[Voltaire, Cándido, Blackie Books, ilustraciones: Quentin Blake, trad.: Carlos
Pujol, 2018, págs. 211]
Antes de nada, una pregunta
pertinente. ¿Qué hay en una novela dieciochesca que la hace tan atractiva? ¿Qué
espíritu la alienta que se preserva siglos después? No es una pregunta baladí. El
siglo XVIII es un período literario admirable (incluso en la lejana China, donde brilla con luz prodigiosa el "Sueño en el aposento rojo" de Cao Xueqin). El romanticismo y el realismo
echaron encima de la novela una pesadez insoportable que hemos tardado mucho en
aligerar, sin eliminarla nunca del todo. De ahí la fascinación con la narrativa
de una época donde el humor y la seriedad, la frivolidad y la gravedad, la
picardía erótica y la lucidez moral, la diversión y la filosofía, compartían las
páginas de una novela sin estorbarse. Pensemos en Fielding, Diderot, Swift, Sade,
Sterne y Laclos. O lo que es lo mismo: en “Tom Jones”, “Santiago el fatalista”,
“Los viajes de Gulliver”, “Historia de Julieta”, “Tristram Shandy” o “Las
relaciones peligrosas”. Solo con estas obras maestras tendríamos suficiente
para comprender las virtudes estéticas e intelectuales de aquel siglo luminoso por
el que muchos escritores (Barth, Pynchon, Kundera, Cabrera Infante, Cunqueiro, entre otros) sintieron en pleno siglo XX una añoranza artística.

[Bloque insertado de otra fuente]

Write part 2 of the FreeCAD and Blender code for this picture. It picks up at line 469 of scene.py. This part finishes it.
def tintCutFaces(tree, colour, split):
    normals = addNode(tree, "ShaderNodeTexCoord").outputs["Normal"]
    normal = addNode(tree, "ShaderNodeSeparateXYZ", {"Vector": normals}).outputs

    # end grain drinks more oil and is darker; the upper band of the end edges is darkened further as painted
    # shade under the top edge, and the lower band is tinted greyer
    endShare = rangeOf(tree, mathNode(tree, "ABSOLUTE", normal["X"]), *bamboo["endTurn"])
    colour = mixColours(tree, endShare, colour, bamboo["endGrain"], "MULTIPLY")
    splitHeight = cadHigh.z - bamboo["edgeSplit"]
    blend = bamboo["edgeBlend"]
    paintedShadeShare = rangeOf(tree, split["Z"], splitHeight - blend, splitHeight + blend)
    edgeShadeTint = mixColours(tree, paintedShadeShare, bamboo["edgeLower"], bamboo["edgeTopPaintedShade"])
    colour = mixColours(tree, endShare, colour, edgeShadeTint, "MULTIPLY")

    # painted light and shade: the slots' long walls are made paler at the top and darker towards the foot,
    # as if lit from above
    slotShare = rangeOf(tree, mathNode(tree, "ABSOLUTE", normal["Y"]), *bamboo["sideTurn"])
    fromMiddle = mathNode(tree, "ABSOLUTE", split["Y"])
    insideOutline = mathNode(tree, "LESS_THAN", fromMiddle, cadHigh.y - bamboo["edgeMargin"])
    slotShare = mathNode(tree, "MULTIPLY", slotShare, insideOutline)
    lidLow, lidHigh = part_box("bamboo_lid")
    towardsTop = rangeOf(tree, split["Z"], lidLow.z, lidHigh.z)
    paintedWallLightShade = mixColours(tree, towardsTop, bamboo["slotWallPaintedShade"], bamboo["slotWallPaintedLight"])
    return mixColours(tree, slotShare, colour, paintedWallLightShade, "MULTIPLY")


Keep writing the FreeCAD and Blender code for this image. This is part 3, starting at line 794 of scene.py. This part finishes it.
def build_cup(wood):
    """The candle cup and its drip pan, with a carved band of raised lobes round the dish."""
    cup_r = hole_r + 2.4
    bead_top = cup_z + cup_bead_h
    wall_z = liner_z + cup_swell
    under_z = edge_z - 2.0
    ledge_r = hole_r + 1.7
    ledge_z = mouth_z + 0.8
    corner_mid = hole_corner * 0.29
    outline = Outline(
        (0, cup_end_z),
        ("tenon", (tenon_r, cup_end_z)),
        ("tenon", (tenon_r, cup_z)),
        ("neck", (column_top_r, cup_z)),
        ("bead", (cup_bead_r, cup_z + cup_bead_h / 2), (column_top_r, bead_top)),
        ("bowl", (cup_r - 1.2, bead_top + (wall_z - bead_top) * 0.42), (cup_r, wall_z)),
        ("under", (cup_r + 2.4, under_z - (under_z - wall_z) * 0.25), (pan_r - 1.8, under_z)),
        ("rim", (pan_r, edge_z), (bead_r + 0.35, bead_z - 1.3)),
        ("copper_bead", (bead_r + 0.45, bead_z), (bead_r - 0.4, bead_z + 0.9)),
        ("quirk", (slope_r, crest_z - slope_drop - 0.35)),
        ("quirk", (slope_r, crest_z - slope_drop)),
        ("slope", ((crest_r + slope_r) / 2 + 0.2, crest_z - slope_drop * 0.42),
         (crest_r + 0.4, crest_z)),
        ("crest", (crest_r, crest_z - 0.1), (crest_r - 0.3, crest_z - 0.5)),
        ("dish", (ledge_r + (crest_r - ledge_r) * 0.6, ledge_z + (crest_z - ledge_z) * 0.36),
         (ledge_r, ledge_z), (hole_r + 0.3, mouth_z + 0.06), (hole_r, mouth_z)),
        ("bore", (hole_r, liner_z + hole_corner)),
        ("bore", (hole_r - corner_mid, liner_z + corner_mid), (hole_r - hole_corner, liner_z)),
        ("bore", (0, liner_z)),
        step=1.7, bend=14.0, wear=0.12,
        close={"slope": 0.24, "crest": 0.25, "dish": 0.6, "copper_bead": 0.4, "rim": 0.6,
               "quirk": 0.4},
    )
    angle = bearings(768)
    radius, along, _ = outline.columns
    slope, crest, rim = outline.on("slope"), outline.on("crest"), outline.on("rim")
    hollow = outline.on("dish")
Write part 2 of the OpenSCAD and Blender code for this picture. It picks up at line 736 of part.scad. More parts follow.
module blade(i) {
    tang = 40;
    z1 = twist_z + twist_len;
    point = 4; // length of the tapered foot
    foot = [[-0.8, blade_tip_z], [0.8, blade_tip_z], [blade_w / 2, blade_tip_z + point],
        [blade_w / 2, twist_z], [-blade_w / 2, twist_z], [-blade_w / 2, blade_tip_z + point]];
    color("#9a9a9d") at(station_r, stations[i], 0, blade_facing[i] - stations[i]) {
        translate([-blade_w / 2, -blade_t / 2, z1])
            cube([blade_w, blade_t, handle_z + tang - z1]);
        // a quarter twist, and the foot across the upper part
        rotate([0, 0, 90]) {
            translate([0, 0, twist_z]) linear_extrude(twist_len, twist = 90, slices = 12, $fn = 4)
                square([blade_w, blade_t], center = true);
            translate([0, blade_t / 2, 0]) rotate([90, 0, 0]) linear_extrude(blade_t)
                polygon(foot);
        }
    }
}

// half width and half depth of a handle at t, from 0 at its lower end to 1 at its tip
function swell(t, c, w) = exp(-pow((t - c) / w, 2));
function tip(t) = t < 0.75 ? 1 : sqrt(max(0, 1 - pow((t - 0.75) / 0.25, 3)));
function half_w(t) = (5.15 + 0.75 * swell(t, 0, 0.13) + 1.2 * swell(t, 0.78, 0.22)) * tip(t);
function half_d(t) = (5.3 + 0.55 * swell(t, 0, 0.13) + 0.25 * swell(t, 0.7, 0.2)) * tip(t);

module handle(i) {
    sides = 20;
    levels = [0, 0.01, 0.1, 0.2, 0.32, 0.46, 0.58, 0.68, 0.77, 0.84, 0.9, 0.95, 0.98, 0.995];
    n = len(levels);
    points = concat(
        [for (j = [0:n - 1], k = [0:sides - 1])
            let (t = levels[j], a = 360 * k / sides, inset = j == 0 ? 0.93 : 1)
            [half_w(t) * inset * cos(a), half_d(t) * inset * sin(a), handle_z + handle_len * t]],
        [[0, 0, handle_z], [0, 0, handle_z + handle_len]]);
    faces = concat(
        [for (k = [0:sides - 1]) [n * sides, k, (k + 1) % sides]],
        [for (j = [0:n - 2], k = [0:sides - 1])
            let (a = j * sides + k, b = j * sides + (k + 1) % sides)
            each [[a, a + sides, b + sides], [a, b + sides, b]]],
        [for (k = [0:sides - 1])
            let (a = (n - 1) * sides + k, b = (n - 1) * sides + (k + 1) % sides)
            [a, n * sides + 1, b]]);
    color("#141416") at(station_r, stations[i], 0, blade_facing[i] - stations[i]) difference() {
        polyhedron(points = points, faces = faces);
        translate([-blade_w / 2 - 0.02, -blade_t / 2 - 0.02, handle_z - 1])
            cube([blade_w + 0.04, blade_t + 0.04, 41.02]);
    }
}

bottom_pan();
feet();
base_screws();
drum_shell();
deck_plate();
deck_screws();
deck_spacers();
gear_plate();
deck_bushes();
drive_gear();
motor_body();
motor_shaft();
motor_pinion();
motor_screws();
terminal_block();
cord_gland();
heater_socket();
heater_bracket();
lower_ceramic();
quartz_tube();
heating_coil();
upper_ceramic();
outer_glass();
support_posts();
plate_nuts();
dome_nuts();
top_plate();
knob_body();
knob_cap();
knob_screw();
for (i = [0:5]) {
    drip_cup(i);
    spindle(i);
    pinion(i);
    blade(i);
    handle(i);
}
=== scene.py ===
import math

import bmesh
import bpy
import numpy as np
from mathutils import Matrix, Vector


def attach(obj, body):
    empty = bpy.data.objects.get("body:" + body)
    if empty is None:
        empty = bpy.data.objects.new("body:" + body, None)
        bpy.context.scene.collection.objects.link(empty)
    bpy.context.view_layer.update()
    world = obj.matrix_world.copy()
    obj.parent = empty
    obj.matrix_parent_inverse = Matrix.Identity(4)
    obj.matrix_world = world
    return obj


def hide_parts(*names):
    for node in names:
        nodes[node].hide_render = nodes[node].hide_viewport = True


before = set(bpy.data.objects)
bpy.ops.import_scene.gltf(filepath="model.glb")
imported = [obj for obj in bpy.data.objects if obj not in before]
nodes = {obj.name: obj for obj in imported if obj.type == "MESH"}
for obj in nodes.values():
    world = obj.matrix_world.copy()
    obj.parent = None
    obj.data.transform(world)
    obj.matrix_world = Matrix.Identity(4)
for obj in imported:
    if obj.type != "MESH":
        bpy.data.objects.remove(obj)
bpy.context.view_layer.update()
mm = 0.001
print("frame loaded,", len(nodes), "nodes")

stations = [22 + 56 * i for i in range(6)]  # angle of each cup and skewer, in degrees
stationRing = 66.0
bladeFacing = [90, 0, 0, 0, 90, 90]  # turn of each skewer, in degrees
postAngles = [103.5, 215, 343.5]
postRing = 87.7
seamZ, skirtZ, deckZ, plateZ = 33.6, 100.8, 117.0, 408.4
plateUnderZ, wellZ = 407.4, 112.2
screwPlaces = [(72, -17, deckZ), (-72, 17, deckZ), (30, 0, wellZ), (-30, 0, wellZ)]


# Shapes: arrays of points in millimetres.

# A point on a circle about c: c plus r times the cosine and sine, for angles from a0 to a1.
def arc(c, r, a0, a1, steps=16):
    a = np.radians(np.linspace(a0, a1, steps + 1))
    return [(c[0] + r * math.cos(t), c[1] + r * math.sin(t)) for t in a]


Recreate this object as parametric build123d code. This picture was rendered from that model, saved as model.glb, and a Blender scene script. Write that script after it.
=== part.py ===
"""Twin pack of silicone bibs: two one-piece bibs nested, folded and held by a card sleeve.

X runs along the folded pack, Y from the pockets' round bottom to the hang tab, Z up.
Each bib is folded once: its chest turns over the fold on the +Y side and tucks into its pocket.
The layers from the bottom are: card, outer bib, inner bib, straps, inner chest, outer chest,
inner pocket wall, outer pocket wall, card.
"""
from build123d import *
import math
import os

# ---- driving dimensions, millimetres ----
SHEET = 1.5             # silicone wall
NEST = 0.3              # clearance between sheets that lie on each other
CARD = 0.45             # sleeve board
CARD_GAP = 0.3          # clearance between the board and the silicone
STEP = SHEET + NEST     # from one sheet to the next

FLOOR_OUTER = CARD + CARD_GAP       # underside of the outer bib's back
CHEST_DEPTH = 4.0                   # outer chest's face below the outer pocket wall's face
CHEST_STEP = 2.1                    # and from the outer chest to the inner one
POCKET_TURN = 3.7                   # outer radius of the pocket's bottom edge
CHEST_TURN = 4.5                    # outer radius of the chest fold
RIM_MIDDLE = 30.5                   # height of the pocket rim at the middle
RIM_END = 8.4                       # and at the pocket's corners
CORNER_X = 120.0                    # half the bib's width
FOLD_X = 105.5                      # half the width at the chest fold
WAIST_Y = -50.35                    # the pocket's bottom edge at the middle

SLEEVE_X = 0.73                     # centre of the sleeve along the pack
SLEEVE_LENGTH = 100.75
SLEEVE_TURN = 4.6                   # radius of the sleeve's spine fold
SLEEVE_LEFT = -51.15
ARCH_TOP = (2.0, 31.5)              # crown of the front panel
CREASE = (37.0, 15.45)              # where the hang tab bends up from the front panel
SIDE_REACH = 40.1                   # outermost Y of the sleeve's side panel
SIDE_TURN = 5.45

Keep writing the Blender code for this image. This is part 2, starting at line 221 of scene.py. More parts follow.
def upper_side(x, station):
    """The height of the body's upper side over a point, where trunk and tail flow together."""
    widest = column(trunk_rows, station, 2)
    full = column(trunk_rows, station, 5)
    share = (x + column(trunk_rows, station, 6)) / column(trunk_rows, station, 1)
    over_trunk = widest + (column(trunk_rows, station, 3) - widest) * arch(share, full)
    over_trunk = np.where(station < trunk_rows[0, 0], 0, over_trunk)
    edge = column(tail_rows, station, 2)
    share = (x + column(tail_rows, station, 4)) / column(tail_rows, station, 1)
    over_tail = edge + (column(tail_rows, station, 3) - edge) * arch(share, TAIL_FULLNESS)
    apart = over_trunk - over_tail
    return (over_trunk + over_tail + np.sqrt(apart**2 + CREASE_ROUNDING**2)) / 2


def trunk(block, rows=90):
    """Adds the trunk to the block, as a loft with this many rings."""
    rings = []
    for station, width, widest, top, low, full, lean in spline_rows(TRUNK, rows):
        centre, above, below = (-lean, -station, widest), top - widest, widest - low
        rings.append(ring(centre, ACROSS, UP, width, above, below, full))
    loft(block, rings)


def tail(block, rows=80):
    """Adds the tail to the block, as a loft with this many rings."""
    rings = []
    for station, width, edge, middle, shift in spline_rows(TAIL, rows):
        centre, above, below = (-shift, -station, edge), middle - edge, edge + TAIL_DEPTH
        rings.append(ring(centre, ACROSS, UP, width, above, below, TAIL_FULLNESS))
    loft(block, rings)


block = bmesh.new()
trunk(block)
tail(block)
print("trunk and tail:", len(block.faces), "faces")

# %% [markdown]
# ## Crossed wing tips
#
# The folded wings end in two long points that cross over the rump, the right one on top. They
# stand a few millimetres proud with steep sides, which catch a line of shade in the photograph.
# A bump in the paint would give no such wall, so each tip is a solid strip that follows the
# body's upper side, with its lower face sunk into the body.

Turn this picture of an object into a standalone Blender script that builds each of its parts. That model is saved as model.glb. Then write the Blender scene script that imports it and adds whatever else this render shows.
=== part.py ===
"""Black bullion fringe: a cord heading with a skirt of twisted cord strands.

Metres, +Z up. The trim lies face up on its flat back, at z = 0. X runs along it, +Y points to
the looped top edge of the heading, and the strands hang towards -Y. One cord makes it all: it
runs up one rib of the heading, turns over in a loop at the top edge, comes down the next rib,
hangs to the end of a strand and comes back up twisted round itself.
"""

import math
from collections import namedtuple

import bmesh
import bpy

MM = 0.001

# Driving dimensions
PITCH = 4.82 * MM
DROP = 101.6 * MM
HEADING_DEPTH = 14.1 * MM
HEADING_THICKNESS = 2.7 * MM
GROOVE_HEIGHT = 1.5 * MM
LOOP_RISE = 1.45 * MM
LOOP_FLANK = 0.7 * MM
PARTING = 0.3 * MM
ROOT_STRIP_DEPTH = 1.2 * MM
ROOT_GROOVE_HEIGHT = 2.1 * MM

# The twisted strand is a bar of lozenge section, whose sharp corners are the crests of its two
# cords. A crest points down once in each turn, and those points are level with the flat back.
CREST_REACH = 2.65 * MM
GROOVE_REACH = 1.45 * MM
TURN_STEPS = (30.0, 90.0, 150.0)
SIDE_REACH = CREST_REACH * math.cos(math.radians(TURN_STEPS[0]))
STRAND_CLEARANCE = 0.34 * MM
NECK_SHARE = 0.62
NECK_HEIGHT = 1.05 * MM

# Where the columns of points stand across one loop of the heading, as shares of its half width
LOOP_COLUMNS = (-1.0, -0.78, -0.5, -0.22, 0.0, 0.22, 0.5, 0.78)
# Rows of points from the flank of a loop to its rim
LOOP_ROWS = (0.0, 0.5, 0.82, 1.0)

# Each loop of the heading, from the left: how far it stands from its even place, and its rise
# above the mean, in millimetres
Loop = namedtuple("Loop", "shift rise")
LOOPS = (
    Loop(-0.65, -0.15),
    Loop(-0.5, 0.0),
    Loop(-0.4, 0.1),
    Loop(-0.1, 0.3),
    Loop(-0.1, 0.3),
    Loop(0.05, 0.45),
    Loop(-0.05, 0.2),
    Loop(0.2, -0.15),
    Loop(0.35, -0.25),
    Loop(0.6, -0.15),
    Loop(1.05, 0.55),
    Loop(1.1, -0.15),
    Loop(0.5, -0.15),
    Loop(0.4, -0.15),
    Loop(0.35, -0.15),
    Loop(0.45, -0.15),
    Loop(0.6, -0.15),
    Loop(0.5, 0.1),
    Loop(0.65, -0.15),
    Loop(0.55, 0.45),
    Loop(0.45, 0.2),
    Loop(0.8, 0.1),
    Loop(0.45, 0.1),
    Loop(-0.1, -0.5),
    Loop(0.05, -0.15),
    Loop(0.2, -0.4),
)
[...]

“Cándido” (1759) pertenece a este canon selecto
de novelas irónicas, escépticas y antiidealistas que engendra el “Quijote”. El viejo rabelesiano Voltaire
escribió “Cándido” en tres días, agitado por una fiebre creativa álgida, y esa
velocidad de vértigo que impuso a la escritura del artefacto, como señaló Italo
Calvino, es una de sus cualidades más perdurables. Una trama narrativa que
comienza en Westfalia y acaba en Estambul, pero que a lo largo de su acelerada
historia viaja por territorios reales de Portugal, España, América del Sur,
Francia, Inglaterra, Italia o Turquía, entre otros, y fantásticos como la
utopía de Eldorado, se propone cartografiar un mapa cognitivo de su tiempo. Representar
una imagen del mundo coetáneo empleando, como coordenadas, los horrores y
absurdos, las injusticias, la violencia, las desgracias y sufrimientos, la
maldad y la estupidez humanas, en suma. Es, por tanto, un mapa terrestre hecho con valores ilustrados.
En los años setenta, Calvino sostenía que la
intención filosófica del relato era menos importante que el virtuosismo de su
composición. Hoy, sin dejar de admirar la ingeniosa técnica con la que Voltaire
logra encadenar a ritmo endiablado los múltiples episodios de la trama, los
encuentros y desencuentros, situaciones equívocas, discusiones bizantinas y
peripecias grotescas donde siempre se impone una versión disparatada o ridícula
de la realidad, lo que nos seduce es el poder de totalización narrativa, su capacidad
para sintetizar una visión global del mundo en una ficción tan sincopada como
caprichosa. El motor explosivo de la acción novelesca es un debate entre
filosofías antagónicas, el optimismo metafísico y el maniqueísmo gnóstico: o el
mundo es el mejor de los mundos posibles, como sostenía Leibniz, o el mundo es
así, maligno y destructivo, porque no puede ser de otro modo. Ambas visiones se
personifican en sendos filósofos que tutelan el alma cándida del protagonista
durante el cómico periplo: el Doctor Pangloss, optimista vocacional, y el sabio
Martín, pesimista ontológico.
Como cervantino excelso, Voltaire permite que
estas perspectivas adversas tengan voz en la polifonía de la novela y se enfrenten entre
sí, o con creencias religiosas como el cristianismo y el islam, con objeto de
evidenciar su inutilidad manifiesta. Cuando al final Cándido parece haber
aprendido que la mejor actitud en el peor de los mundos posibles consiste en
ocuparse de sus propios asuntos y despreocuparse del mundo (“hay que cultivar
su jardín”), no debemos creer que esa es la moraleja cínica de la novela, su
conclusión pragmática. Al contrario. El racionalista Voltaire se burla de la
necesidad humana de juzgar la vida con categorías dogmáticas. Es tiempo de
recuperar el espíritu risueño de Voltaire.